Cieszył się, że zadaniem zajęła się, jak powiedział: rewelacyjna, miejscowa firma, która wykonała zadanie w 100% i efekt jest piorunujący. Dziękował jej prezesowi Romanowi Majnuszowi.
Efekt rozwagi
Senator Ewa Gawęda przywiozła bukiet kwiatów dla dyrektora i posłużyła się na początek cytatem z łaciny: cokolwiek czynisz, czyń rozważnie i myśl o wyniku. – Jesteśmy dziś świadkami efektu takich rozważnych działań. Dziękuję premierowi, że skierował tu środki rządowe, a pan starosta napisał wniosek i podjął się trudnego zadania.
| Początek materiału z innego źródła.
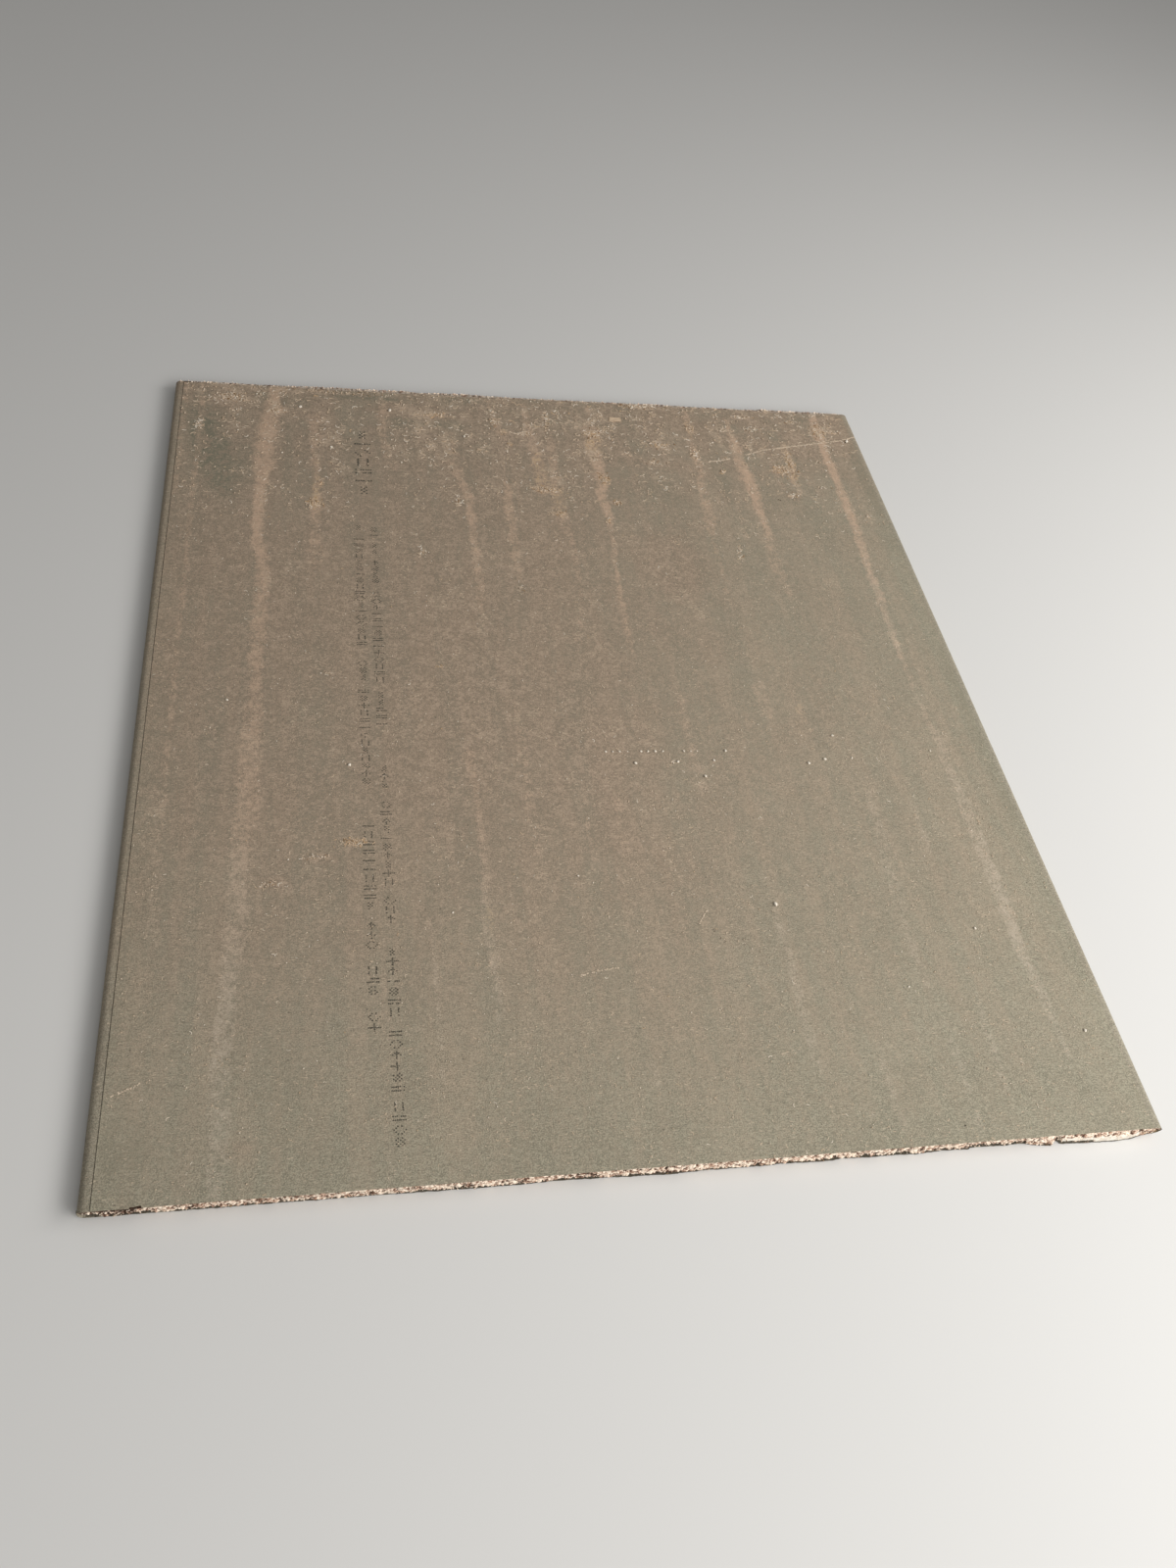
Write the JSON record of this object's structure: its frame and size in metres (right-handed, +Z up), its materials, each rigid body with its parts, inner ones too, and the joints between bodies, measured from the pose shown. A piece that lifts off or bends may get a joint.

Aula jest sercem tej szkoły, tutaj będą odbywały się najważniejsze wydarzenia – podkreśliła.
Dyrektor Szymon Szrot dodał, że każda inwestycja w edukację jest ważna i potrzebna, a „Mechanik” zasłużenie zyskał właściwe warunki dla swoich uczniów – zawsze kreatywnych i zdolnych.
Sławomir Janowski na koniec części oficjalnej stwierdził, że skoro tak świetnie wyszła inwestycja z aulą, to wkrótce zwróci się do władz po kolejne i liczy na taki sam, pozytywny odzew.
(ma.w)
Powiedzieli Nowinom
Sławomir Janowski, dyrektor CKZiU nr 2
Mamy coś nowego dla uczniów, coś na co zasługuje największa szkoła w Powiecie. Będą się tu odbywały spotkania, konferencje. Ten pomysł towarzyszył nam od lat, bo tego nam brakowało kiedy urządzaliśmy inaugurację roku szkolnego, święto szkoły, różne spotkania. Mamy tu zdecydowanie lepsze warunki niż w klasie. Współpraca z projektantami i wykonawcami nie budziła żadnych wątpliwości. Wszystko robili w terminie, nawet troszkę szybciej. Oby takich wykonawców szkoła miała przy każdej inwestycji. W szkołach zawsze coś jest do zrobienia, a w szkołach technicznych – jeszcze więcej. Mamy w planach kolejne pracownie do nauki przedmiotów zawodowych i potrzebny jest łącznik między budynkami. Jesienią i zimą to trudność w przemieszczaniu się tą trasą, chcielibyśmy tym poprawić warunki pracy.
Leszek Kuzdrowski, kierownik CKZiU nr 2
Adaptację tych pomieszczeń wykonano z ukierunkowaniem na potrzeby bieżące. Mamy scenę pod różne występy, która może też wyjechać stąd w plener. Proste i skuteczne rozwiązanie to świetliki na dachu. W suficie są półprzezroczyste przestrzenie w postaci paneli z poliwęglanu i tak światło dzienne przebija się do pomieszczenia. Tę przestrzeń automatycznie przesłania się roletami, by wyświetlać tu filmy czy prezentacje. System nawiewno-wywiewny tu zainstalowany dba o to, by ciepło, które zostanie tu odessane, czy to z klimatyzacji czy z ogrzewania, ma wrócić tu bez strat. To duże pomieszczenie wymaga akustyki, dlatego pojawiły się z tyłu panele akustyczne i dźwięk nie odbija się od nich ani od ścian ze sporym pokładem wełny mineralnej.